Alors que selon une estimation de MG France, plus d’un million et demi de personnes atteintes par le coronavirus aurait déjà été pris en charge par des généralistes, le Haut conseil de la santé publique (HCSP) a émis ce mercredi un avis qui recadre la prise en charge en ambulatoire des patients Covid. Beaucoup plus médical que les recos de la DGS, ce document met notamment l’accent sur la forte valeur pronostique de la saturation et remet l’examen clinique sur le devant de la scène.
Attention à la saturation
Si « le contact par téléphone ou en téléconsultation permet d’évaluer la situation, […] dans certaines situations, l’examen clinique s’avère indispensable en particulier pour mesurer la saturation périphérique en oxygène et la fréquence respiratoire » souligne le HCSP.
Parmi les critères pouvant nécessiter une prise en charge hospitalière qui « doivent être recherchés d’emblée », la saturation périphérique en oxygène est en effet considéré comme « un élément essentiel ». Le seuil de 90 % retenu comme un critère de gravité nécessitant d’appeler le Samu (en l’absence de pneumopathie) reste inchangé. Mais le HCSP considère désormais qu’une "simple" diminution sous la barre des 95 % constitue déjà un signe d’alerte majeur en faveur d’une possible aggravation d’évolution très rapide, justifiant une hospitalisation, même en l’absence de pneumopathie. Dès ce stade, « on s’est rendu compte que les patients pouvaient se dégrader très vite », explique le Pr Serge Gilberg, généraliste à Paris et vice-président du Collège de la médecine générale. D’où l’idée de les surveiller à l’hôpital.

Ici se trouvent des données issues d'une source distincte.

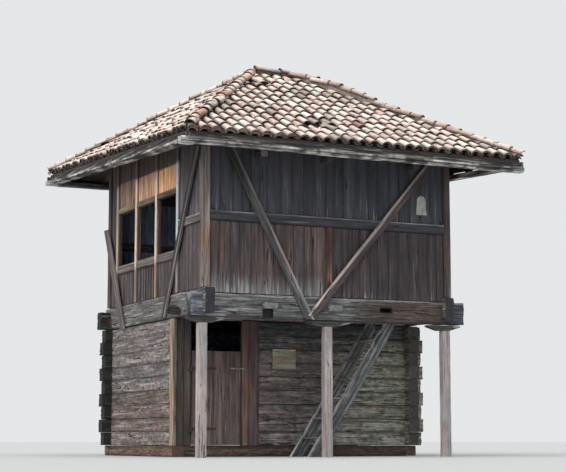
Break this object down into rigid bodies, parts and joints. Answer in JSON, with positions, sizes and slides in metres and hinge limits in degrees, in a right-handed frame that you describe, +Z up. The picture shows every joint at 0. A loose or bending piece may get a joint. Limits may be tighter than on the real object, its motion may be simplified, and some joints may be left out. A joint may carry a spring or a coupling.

Les limites de la téléconsultation
Dans ce contexte, « on se rend bien compte des limites de la téléconsultation, poursuit le Pr Gilberg. Cela peut être une aide au tri et à la régulation et permettre ensuite le suivi des patients. Mais au moindre doute et dès qu’on sent que les malades ne sont "pas bien", il faut les examiner, les ausculter, mesurer la saturation, la fréquence respiratoire, etc. L’idée que l’on pouvait évaluer la dyspnée juste avec la parole a montré toutes ces limites… ». De plus, « il est possible d’observer une désaturation en oxygène chez un patient qui ne se plaint pas de dyspnée » prévient le HCSP. A contrario, « on a vu beaucoup de patients se plaignant de dyspnée qui était en fait liée à l’angoisse » ajoute le Pr Gilberg.
Pas de scanner thoracique…
Un autre message important de cet avis « est de ne pas faire de scanner », souligne le Pr Gilberg. Dans la lignée de la HAS, les experts du HCSP considèrent en effet qu’il n’y a pas d’indication à réaliser un scanner thoracique à des fins de dépistage du Covid-19 chez des patients non symptomatiques ou pauci symptomatiques. La radiographie thoracique est pour sa part peu contributive, les lésions à type de verres dépolis étant peu opaques
… ni d’examens biologiques systématiques
Le ton est aussi à la parcimonie concernant les examens biologiques. La recherche du virus par PCR « doit être réalisée dans les situations figurant dans la liste de priorisation diagnostique », soit pour le moment essentiellement les patients sévères ou à risque de formes graves.
« Aucun autre examen biologique n’est recommandé de manière systématique ». En ambulatoire des explorations biologiques peuvent être nécessaires « en cas de doute diagnostique clinique sur une pneumopathie bactérienne (NFS, CRP) » ou dans le cadre d’un « bilan de décompensation d’une pathologie préexistante (diabète, insuffisance rénale...) ».
Pas d’antibiothérapie systématique
Même réserve en matière de traitement. En l’absence de pneumonie, seul un traitement symptomatique est recommandé, « les anti-inflammatoires devant être proscrits ». Par ailleurs, « à ce jour, aucune prescription de traitement à effet antiviral attendu n’est recommandée en ambulatoire en dehors d’essais cliniques ». Enfin, en l’absence de signes en faveur d’une pneumonie bactérienne, aucune antibiothérapie systématique n’est préconisée en cas de COVID-19 suspecté ou confirmé. Un traitement probabiliste peut être instauré en cas de suspicion de pneumonie aiguë communautaire, une symptomatologie dominée par la dyspnée devant faire préférer l’azithromycine tandis que l’association acide clavulanique-amoxicilline doit être privilégiée si l’expectoration est au premier plan.